With more than 1,400 rooms in the main palace, it isn’t hyperbolic to say Schönbrunn was fit for an emperor. In fact, the palace is so grand that Napoleon, no stranger to imperial ambitions, claimed Schönbrunn for himself in both 1805 and 1809, and actually stayed there at times during his conquests across Europe. The palace even includes the Napoleon Room, most likely a testament to the historical fact of Napoleon’s presence at Schönbrunn than any honor toward the French emperor’s conquest of Vienna.
Touring the palace is relatively easy, only about 40 rooms are open to the public. I purchased an audio headset that provided an English guide to the palace, invaluable, as almost all of the room and item descriptions were in the German that I had practically forgotten. Highlights of the palace included the private apartments of Franz Josef and his wife Elisabeth, the Round Chinese Room, where Maria Theresia planned 18th century European diplomacy with her closest advisors and the Blue Chinese Room, where, after more than six centuries, the Hapsburg dynasty met its end when Karl I gave up the throne on November 11, 1918, also bringing an end to World War I.
If Schönbrunn’s interior wasn’t enough to impress someone with the scope of the Hapsburg power and ambition, a walk through the lush palace garden and up a verdant hill to the Gloriette, will make you a believer. Built in 1775, the Gloriette is a gigantic walkway, viewing stand and monument to the reach of the Hapsburg Empire. Its pillars and arches create a Romanesque feel. At first glance, it’s hard to imagine anyone other than one of the Hapsburg rulers worthy of standing on top of the building and taking in the expansive view of Vienna below.
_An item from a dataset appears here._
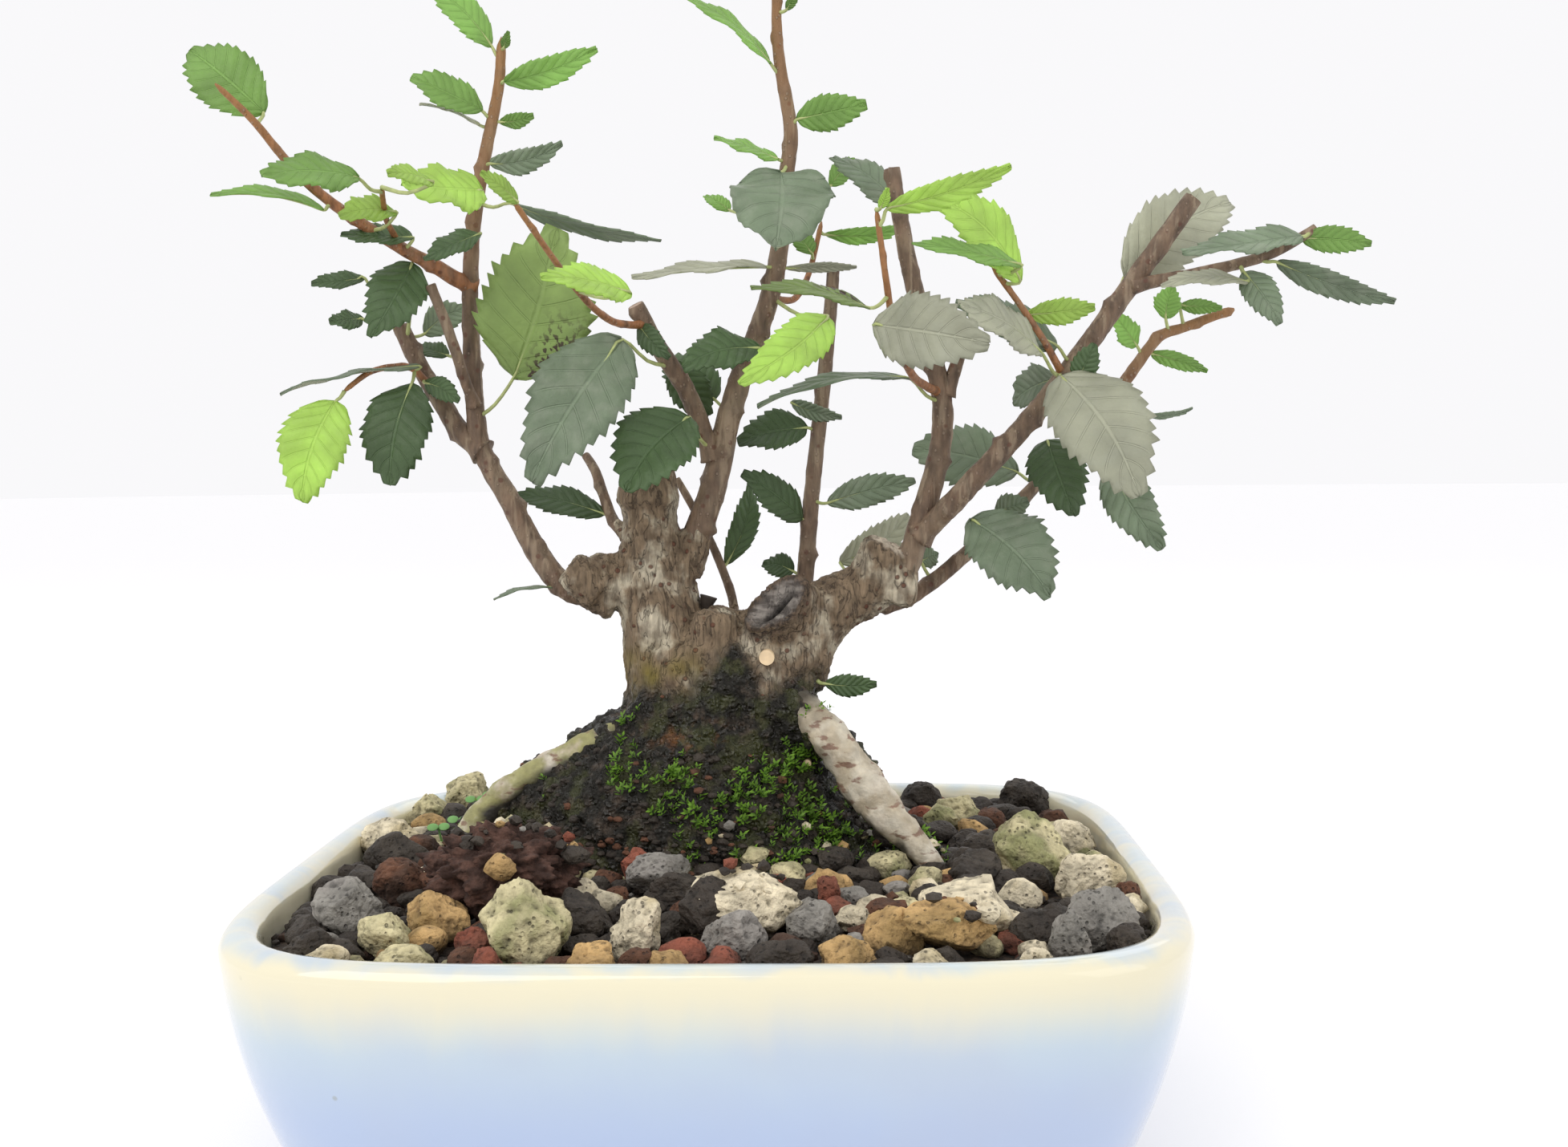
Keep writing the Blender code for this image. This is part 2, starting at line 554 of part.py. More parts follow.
def stem_sleeve(name, stem):
    """A cutter just thicker than a stem, made once for each stem that others grow from."""
    sleeve = bpy.data.objects.get("sleeve_" + name)
    if sleeve:
        return sleeve
    swollen = [radius + STEM_GAP for radius in stem.radii]
    return add_cutter("sleeve_" + name, tube_mesh("sleeve_" + name, stem.path, swollen))


def make_stems(trunk_sleeve):
    """Each stem starts inside its parent and is cut back to just off the parent's bark."""
    materials = {
        "stem": new_material("stem_bark", STEM_COLOUR, 0.7),
        "shoot": new_material("young_shoot", SHOOT_COLOUR, 0.55),
    }
    stems = {}
    for name, parent, foot_mm, end_mm, kind, points in STEMS:
        places = [to_part(point) for point in points]
        if parent != "trunk":
            places[0] = stems[parent].nearest(places[0])[0]
        stem = Stem(places, foot_mm * MM, end_mm * MM)
        stems[name] = stem
        obj = add_object(name, tube_mesh(name, stem.path, stem.radii), PART, materials[kind])
        subtract(obj, trunk_sleeve if parent == "trunk" else stem_sleeve(parent, stems[parent]))
    return stems


def blade_width(share):
    """Half-width of a leaf along its blade, as a share of its full half-width."""
    return math.sin(math.pi * share**0.78) ** 0.8


def leaf_frame(base, tip, turn):
    """The blade's length, its direction, the way it faces and the direction across it."""
    axis = tip - base
    length = axis.length
    axis.normalize()
    face = LEAF_FACING - axis * axis.dot(LEAF_FACING)
    face.normalize()
    face.rotate(Matrix.Rotation(math.radians(turn), 3, axis))
    return length, axis, face, face.cross(axis)


def make_leaf(row, stems, materials):
    """A thin, slightly folded and arched blade on its stalk, held just off its stem."""
    name, stem_name, foot, base, tip, width, turn, colour = row
    place, along, radius = stems[stem_name].nearest(to_part(foot))
    base = to_part(base)
    length, axis, face, across = leaf_frame(base, to_part(tip), turn)
    away = base - place
    sideways = away - along * away.dot(along)
    sideways.normalize()
    start = place + sideways * (radius + LEAF_GAP)
    stalk = (base - start).normalized()
    stalk_across = across - stalk * across.dot(stalk)
    if stalk_across.length < 0.3:
        stalk_across = axis - stalk * axis.dot(stalk)
    stalk_across.normalize()
    bm = bmesh.new()
    bmesh.ops.create_grid(bm, x_segments=len(BLADE_STATIONS), y_segments=2, size=0.5)
    for vertex in bm.verts:
        column = round((vertex.co.x + 0.5) * len(BLADE_STATIONS))
        side = round(vertex.co.y * 2)
        if column == 0:
            vertex.co = start + stalk_across * (side * STALK_WIDTH / 2)
            continue
        share = BLADE_STATIONS[column - 1]
        half = max(blade_width(share) * width * MM * plant_scale() / 2, STALK_WIDTH / 2)
        lift = LEAF_ARCH * length * (share - share**2) + LEAF_FOLD * half * abs(side)
        vertex.co = base + axis * (length * share) + across * (half * side) + face * lift
    mesh = bpy.data.meshes.new("leaf_" + name)
    bm.to_mesh(mesh)
    bm.free()
    leaf = add_object("leaf_" + name, mesh, PART, materials[colour])
    wall = leaf.modifiers.new("blade", "SOLIDIFY")
    wall.thickness = LEAF_THICKNESS
    wall.offset = 0.0


def make_stone(row):
    """A worn stone that rests on the grit."""
    name, x, y, size_x, size_y, size_z, colour = row
    spread = max(abs(x), abs(y)) * MM
    bm = bmesh.new()
    bmesh.ops.create_icosphere(bm, subdivisions=2, radius=0.5)
    for vertex in bm.verts:
        vertex.co *= 1.0 + 0.22 * noise.noise(vertex.co * 2.3 + Vector((x, y, 0)))
    bmesh.ops.scale(bm, vec=(size_x * MM, size_y * MM, size_z * MM), verts=bm.verts)
    lowest = min(vertex.co.z for vertex in bm.verts)
    place = Vector((x * MM, y * MM, soil_height(spread - size_y * MM / 2) - lowest + GAP))
    bmesh.ops.translate(bm, vec=place, verts=bm.verts)
    mesh = bpy.data.meshes.new(name)
    bm.to_mesh(mesh)
    bm.free()
    add_object(name, mesh, PART, new_material(name, colour, 0.9))


def shift_part():
    """Centres the whole part over its origin: every piece hangs on one empty."""
    handle = bpy.data.objects.new("part_origin", None)
    PART.objects.link(handle)
    handle.location = (PART_SHIFT_X, 0.0, 0.0)
    for collection in (PART, CUTTERS):
        for obj in collection.objects:
            if obj != handle:
                obj.parent = handle


def main():
    make_pot()
    mesh_plastic = new_material("mesh_plastic", MESH_COLOUR, 0.6)
    wire = new_material("clip_wire", WIRE_COLOUR, 0.35, 1.0)
    for centre, side in drain_centres():
        make_drain_mesh(centre, side, mesh_plastic)
        make_clip(centre, side, wire)
    bark = new_material("trunk_bark", BARK_COLOUR, 0.85)
    add_object("trunk", trunk_mesh("trunk", 0.0, TRUNK_DETAIL), PART, bark)
    trunk_sleeve = add_cutter("trunk_sleeve", trunk_mesh("trunk_sleeve", BARK_SWELL, SLEEVE_DETAIL))
    make_soil(trunk_sleeve)
    stems = make_stems(trunk_sleeve)
    leaf_materials = {}
    for key, colour in LEAF_COLOURS.items():
        leaf_materials[key] = new_material("leaf_" + key, colour, 0.5)
    for row in LEAVES:
        make_leaf(row, stems, leaf_materials)
    for row in STONES:
        make_stone(row)
    shift_part()


clear_scene()
PART = new_collection("bonsai_in_pot")
CUTTERS = new_collection("cutters")
main()
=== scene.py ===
"""A small elm bonsai in a glazed, rounded square pot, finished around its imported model.

The tree, its leaves, the grit, the moss and the pot are modelled in place: every piece takes its
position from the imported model's own nodes. Lengths in the tables are millimetres in the plant's
frame, whose zero lies on the grit under the trunk, with X to the right, Y to the back and Z up.
"""
import math
import random

import bmesh
import bpy
from bpy.props import FloatProperty, FloatVectorProperty, IntProperty, PointerProperty
from mathutils import Matrix, Quaternion, Vector, noise
from mathutils.bvhtree import BVHTree


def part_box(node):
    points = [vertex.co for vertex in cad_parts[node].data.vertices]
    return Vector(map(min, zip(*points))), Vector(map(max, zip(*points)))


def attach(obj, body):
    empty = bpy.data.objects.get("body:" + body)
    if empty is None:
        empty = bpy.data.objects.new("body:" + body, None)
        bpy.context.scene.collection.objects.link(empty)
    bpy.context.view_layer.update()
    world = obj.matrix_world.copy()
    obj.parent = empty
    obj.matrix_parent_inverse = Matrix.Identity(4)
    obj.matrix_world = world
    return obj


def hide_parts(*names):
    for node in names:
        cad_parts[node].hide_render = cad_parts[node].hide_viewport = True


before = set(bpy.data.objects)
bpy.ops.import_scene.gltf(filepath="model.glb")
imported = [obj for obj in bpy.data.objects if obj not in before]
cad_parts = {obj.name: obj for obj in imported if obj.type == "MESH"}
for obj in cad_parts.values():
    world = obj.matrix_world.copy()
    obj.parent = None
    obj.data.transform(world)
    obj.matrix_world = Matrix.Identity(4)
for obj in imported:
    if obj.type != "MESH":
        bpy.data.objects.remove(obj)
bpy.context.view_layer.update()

bl_info = {
    "name": "Elm bonsai in a glazed pot",
    "version": (1, 0, 0),
    "blender": (4, 5, 0),
    "location": "View3D > Sidebar > Bonsai",
    "description": "Models a small elm bonsai with its pot, grit and moss",
    "category": "Object",
}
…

The Hapsburgs, like their empire, are long gone. Now, anyone who wants can climb the stairs to the top of the Gloriette, pausing along the way to sign their name on the walls like hundreds of other previous tourists. The view of Vienna, especially late in the afternoon, with the sun setting and shining off of the city’s cathedrals, museums and performance halls, is open to the public. But it’s still imperial. There is nothing coy about it.